PROBLEM DESCRIPTION:
Print the listing below exactly.

Start

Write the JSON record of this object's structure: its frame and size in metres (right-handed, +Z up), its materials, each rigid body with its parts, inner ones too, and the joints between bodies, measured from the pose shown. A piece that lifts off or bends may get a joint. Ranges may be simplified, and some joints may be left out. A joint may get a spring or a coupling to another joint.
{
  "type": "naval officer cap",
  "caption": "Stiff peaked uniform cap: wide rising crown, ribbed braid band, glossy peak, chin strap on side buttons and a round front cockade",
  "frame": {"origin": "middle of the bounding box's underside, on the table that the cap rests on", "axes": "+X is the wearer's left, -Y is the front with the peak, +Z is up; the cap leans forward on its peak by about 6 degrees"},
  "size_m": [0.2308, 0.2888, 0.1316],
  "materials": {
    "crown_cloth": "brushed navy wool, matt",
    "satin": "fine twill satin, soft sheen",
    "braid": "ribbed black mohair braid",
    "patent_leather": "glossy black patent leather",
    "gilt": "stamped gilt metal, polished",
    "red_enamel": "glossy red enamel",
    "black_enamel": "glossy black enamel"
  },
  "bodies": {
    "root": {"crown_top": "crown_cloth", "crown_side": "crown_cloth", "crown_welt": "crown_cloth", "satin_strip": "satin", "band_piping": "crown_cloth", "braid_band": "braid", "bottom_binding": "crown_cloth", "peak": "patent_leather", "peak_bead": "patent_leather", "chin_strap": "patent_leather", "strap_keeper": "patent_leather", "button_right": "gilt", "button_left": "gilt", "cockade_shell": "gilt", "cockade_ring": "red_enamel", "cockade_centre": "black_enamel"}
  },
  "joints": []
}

End

SOLUTION:
Write the JSON record of this object's structure: its frame and size in metres (right-handed, +Z up), its materials, each rigid body with its parts, inner ones too, and the joints between bodies, measured from the pose shown. A piece that lifts off or bends may get a joint. Ranges may be simplified, and some joints may be left out. A joint may get a spring or a coupling to another joint.
{
  "type": "naval officer cap",
  "caption": "Stiff peaked uniform cap: wide rising crown, ribbed braid band, glossy peak, chin strap on side buttons and a round front cockade",
  "frame": {"origin": "middle of the bounding box's underside, on the table that the cap rests on", "axes": "+X is the wearer's left, -Y is the front with the peak, +Z is up; the cap leans forward on its peak by about 6 degrees"},
  "size_m": [0.2308, 0.2888, 0.1316],
  "materials": {
    "crown_cloth": "brushed navy wool, matt",
    "satin": "fine twill satin, soft sheen",
    "braid": "ribbed black mohair braid",
    "patent_leather": "glossy black patent leather",
    "gilt": "stamped gilt metal, polished",
    "red_enamel": "glossy red enamel",
    "black_enamel": "glossy black enamel"
  },
  "bodies": {
    "root": {"crown_top": "crown_cloth", "crown_side": "crown_cloth", "crown_welt": "crown_cloth", "satin_strip": "satin", "band_piping": "crown_cloth", "braid_band": "braid", "bottom_binding": "crown_cloth", "peak": "patent_leather", "peak_bead": "patent_leather", "chin_strap": "patent_leather", "strap_keeper": "patent_leather", "button_right": "gilt", "button_left": "gilt", "cockade_shell": "gilt", "cockade_ring": "red_enamel", "cockade_centre": "black_enamel"}
  },
  "joints": []
}